Know Your Source: Censuses Go Door to Door for Crucial Health Data
Every 10 years, the government wants to ask you some questions.
How you answer and how many of you answer makes a world of difference in how accurately researchers and policymakers are able to discern health trends and react appropriately.
I wrote about vital statistics in my last post and noted some of the limitations around information gleaned from birth and death records. One of the ways health researchers fill in the gaps left by those limitations is by using data gathered from censuses.
So what is a census?
It’s Christmas season right now, and it’s worth remembering a story many of you may have heard in church. Mary and Joseph were traveling to Bethlehem to be counted in a census ordered by Caesar Augustus, the Roman emperor at the time. That would have been more than 2,000 years ago. Since then, one big improvement in methodology is that in most countries the census is taken by government workers going door to door or through the mail. There still are examples of people having to travel long distances to be counted, but they are the exception.
Censuses count every person and each set of living quarters. They gather information about age, gender, education, occupation, religion, disability, race, and a variety of socio-economic factors. They pull together information about housing, access to water and power, and the availability of essential services.
There is such a wide variety of information that can flow from a census that I could spend several posts on the topic, but here’s just one example. While birth certificates are a snapshot of each person born, a census can provide a motion picture of family dynamics and overall fertility trends in a population. They can capture, among other things:
A. The number of children ever born in a household or to a person.
B. The number of those children still alive.
C. The date of birth of last child born alive.
D. The age, date, and duration of first, second, or third marriages.
E. The age of a mother at the birth of her first child born alive.

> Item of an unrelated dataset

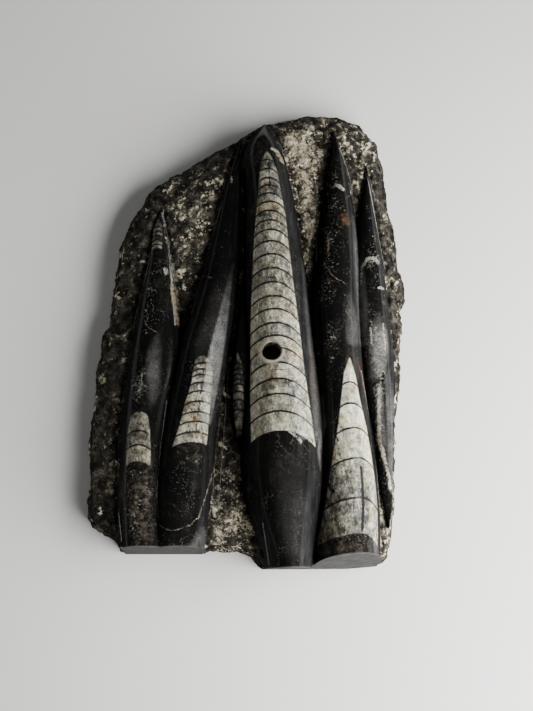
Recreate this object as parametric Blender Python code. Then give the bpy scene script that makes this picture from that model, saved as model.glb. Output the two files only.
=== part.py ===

F. Household deaths in the past 12 months.
This type of information is what’s used to make estimates for birth rates and death rates in communities where good vital registration data are lacking.
To turn census information into useful data requires many steps. Those handwritten forms you filled out have to be converted into an electronic format. Then they go through a correction and validation process where the scanned forms are double-checked and inconsistencies are fixed. The actual analysis is the final stage.
But that doesn’t mean censuses are perfect sources.
For one, they are infrequent. Ten years is an incredibly long time. My brother Andy, who wrote those posts about football injuries last week, is 10 years my junior. There are times when I feel like he and I had roughly the same childhood because we both grew up in Great Falls, Montana, and had the same parents. But so much happened in those 10 years when he was not yet alive that sometimes it is as if we were born on completely different planets. Big changes in society can happen even in just five years. All it takes is one natural disaster like a hurricane or an earthquake to completely remake the social fabric of a community. The United States took a census in 2000, but just three years later, Hurricane Katrina rearranged huge sections of the population in the South, in some cases permanently.
By my count, there are multiple countries that have not had a census in more than 20 years. Afghanistan is in the midst of rectifying this right now. Other countries include: Lebanon, Myanmar, Uzbekistan, Angola, Eritrea, and Somalia.
Another problem is that people are not all equally willing to participate in the census. In some countries – as it was 2,000 years ago – the census is mandatory. But in the United States, you don’t have to answer your door when the census taker comes. I had a friend who took a job as a census taker during the 2010 census, and he was regularly shouted at and berated. If everyone doesn’t participate, that can lead to an uneven view of a community. Those who do provide more detailed information may skew toward being better educated or earning more money. (Unless, of course, they earn so much money that they can afford a razor-wire-topped fence and 24-hour security guards.)